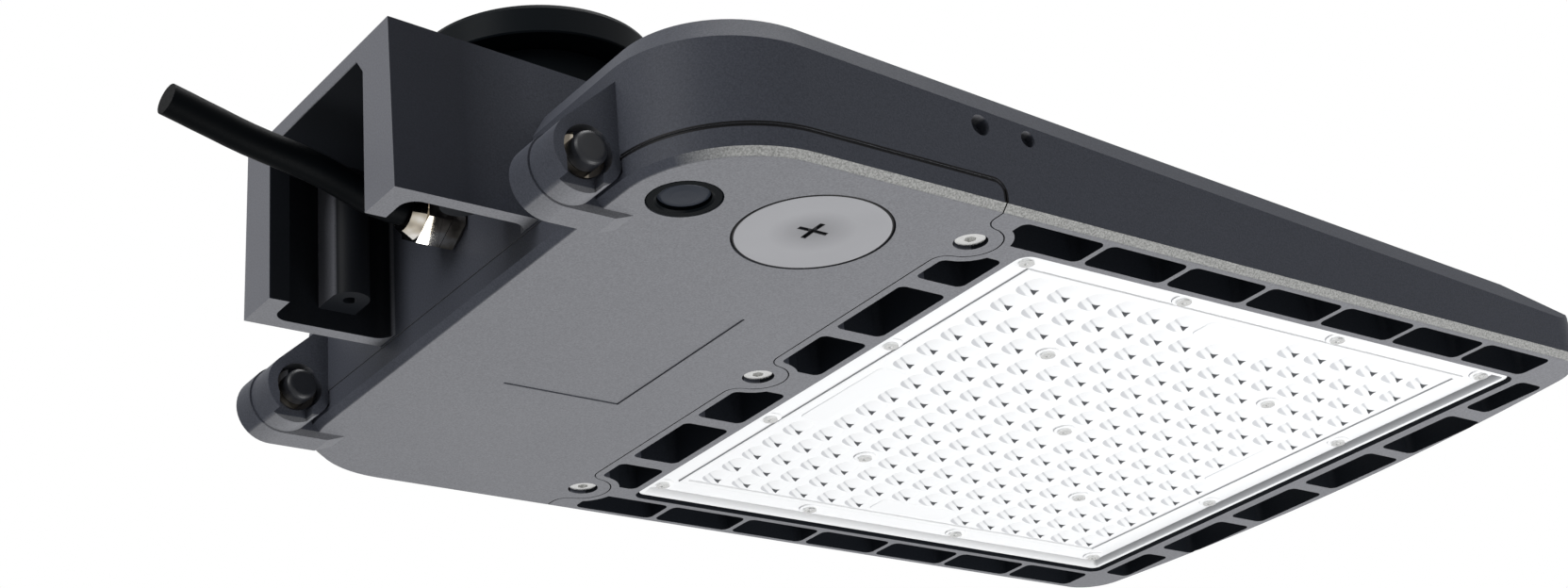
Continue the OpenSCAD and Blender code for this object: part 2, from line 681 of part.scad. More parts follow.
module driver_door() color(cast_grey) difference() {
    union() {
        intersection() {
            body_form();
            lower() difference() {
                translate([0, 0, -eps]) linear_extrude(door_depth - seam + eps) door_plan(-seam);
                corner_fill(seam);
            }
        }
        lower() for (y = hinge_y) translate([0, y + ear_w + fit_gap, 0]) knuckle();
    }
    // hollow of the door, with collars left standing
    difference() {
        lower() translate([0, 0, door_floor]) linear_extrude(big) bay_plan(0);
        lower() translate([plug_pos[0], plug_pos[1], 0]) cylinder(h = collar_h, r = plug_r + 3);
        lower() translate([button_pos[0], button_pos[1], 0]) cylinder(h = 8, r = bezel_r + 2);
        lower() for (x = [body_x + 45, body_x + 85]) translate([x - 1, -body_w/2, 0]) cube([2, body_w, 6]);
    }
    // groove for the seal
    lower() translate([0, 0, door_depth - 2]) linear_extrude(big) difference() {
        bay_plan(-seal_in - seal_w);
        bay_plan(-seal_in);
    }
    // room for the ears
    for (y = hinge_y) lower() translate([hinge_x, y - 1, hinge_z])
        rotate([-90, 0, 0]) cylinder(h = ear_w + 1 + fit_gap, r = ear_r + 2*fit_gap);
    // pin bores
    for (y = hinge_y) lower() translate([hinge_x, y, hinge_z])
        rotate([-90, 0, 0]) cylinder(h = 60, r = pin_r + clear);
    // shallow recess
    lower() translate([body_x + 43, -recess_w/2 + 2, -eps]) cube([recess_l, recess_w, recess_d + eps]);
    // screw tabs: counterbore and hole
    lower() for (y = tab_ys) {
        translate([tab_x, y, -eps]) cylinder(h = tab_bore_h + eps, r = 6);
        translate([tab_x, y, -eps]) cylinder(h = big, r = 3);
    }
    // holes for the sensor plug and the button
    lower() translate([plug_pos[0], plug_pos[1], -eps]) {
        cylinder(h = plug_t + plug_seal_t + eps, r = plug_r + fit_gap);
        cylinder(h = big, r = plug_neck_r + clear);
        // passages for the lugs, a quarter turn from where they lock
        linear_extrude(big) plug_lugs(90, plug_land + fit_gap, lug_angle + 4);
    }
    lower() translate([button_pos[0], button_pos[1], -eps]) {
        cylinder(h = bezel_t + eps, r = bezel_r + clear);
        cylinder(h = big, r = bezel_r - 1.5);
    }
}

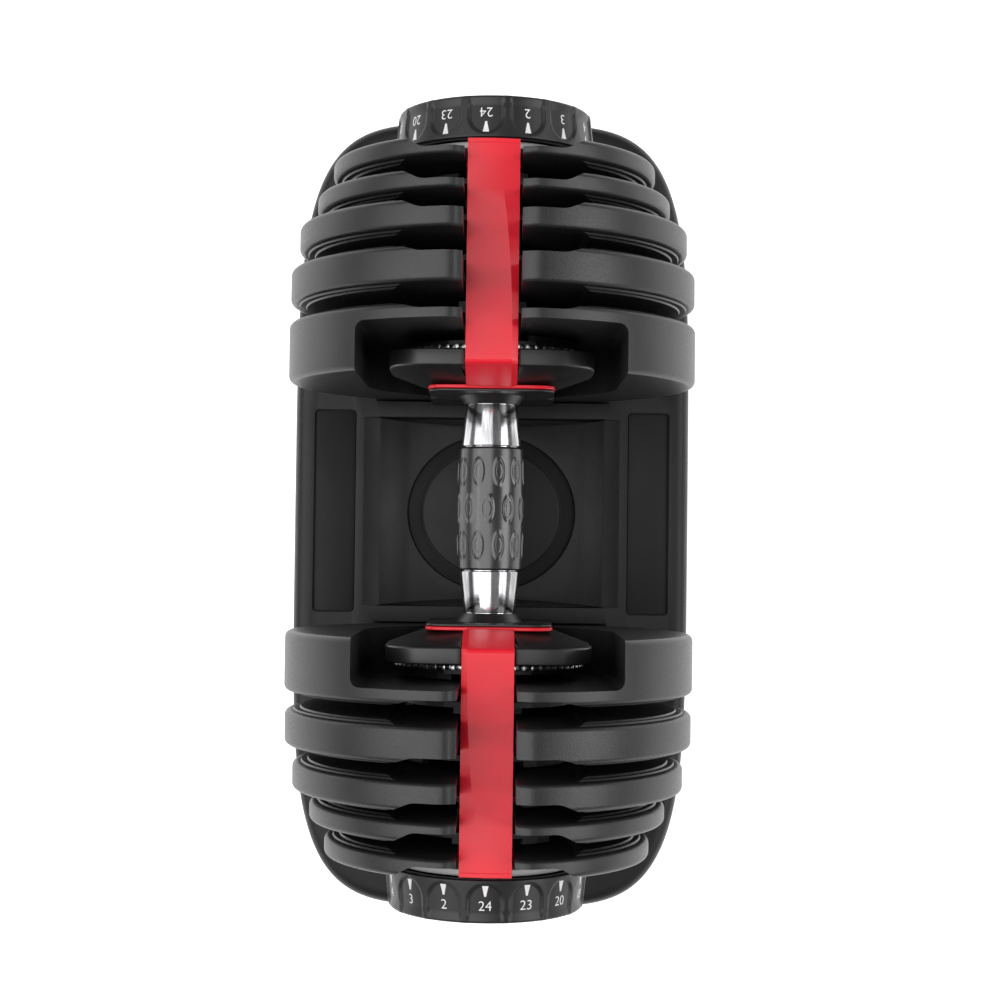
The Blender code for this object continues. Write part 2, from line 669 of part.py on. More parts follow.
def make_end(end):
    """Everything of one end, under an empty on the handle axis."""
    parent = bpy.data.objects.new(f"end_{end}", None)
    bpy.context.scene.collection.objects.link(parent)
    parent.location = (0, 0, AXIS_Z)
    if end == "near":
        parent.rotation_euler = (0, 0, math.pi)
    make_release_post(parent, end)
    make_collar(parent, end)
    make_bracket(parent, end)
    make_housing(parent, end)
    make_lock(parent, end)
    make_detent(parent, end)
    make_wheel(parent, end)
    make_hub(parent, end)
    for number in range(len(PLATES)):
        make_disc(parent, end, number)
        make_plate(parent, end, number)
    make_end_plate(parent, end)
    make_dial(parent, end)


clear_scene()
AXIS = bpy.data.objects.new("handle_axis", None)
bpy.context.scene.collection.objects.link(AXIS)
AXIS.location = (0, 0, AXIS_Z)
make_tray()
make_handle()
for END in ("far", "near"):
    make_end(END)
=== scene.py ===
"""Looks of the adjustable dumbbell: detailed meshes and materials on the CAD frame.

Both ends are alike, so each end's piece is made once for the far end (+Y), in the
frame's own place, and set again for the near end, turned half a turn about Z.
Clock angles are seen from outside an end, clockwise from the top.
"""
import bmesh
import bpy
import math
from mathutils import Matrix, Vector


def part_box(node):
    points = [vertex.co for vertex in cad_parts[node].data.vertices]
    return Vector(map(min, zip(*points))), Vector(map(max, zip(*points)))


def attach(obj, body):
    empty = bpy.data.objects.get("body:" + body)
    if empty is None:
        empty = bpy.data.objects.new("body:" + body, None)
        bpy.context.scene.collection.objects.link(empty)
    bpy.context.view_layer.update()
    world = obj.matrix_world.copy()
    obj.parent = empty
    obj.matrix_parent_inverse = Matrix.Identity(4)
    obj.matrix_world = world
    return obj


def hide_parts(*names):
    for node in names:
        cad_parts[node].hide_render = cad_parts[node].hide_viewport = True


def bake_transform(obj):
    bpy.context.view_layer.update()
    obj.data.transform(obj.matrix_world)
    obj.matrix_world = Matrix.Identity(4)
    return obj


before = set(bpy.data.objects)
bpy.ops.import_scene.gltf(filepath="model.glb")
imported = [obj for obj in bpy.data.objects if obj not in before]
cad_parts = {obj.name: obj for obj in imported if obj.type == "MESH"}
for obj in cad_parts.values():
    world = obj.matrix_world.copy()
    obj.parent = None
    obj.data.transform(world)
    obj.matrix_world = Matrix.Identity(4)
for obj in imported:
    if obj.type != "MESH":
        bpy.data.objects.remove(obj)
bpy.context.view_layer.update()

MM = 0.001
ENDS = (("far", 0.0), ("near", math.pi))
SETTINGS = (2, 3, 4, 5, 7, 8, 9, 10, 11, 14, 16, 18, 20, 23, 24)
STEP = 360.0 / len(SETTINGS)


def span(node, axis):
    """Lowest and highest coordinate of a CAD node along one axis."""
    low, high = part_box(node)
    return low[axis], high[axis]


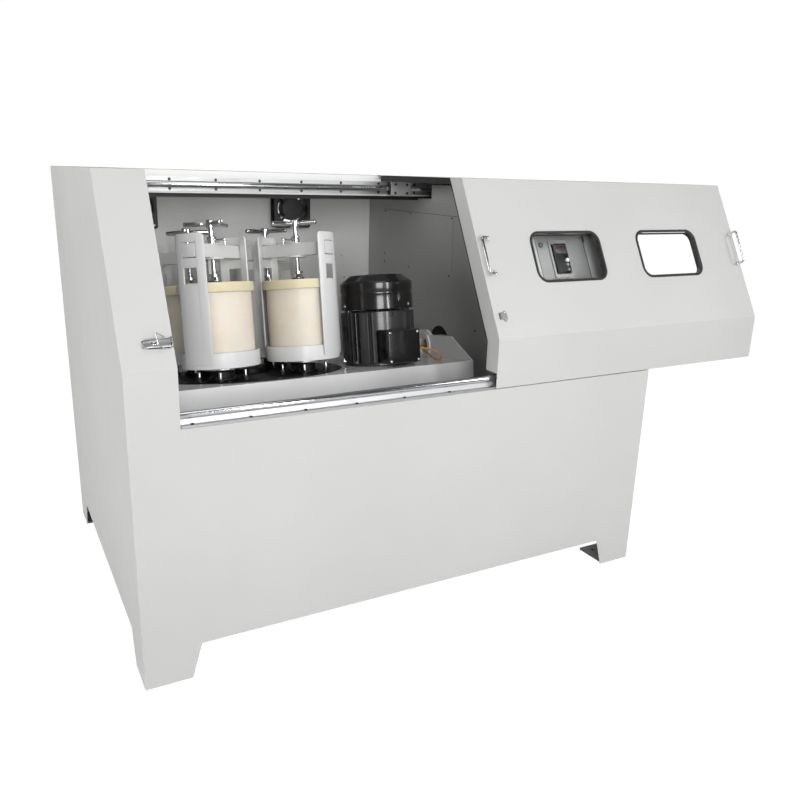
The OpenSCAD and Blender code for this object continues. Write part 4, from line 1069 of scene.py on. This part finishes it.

□ □ □

**Stated exercise:** Extract every line from the records above that contains the word "collection".

**Response:**
    bpy.context.scene.collection.objects.link(parent)
bpy.context.scene.collection.objects.link(AXIS)
        bpy.context.scene.collection.objects.link(empty)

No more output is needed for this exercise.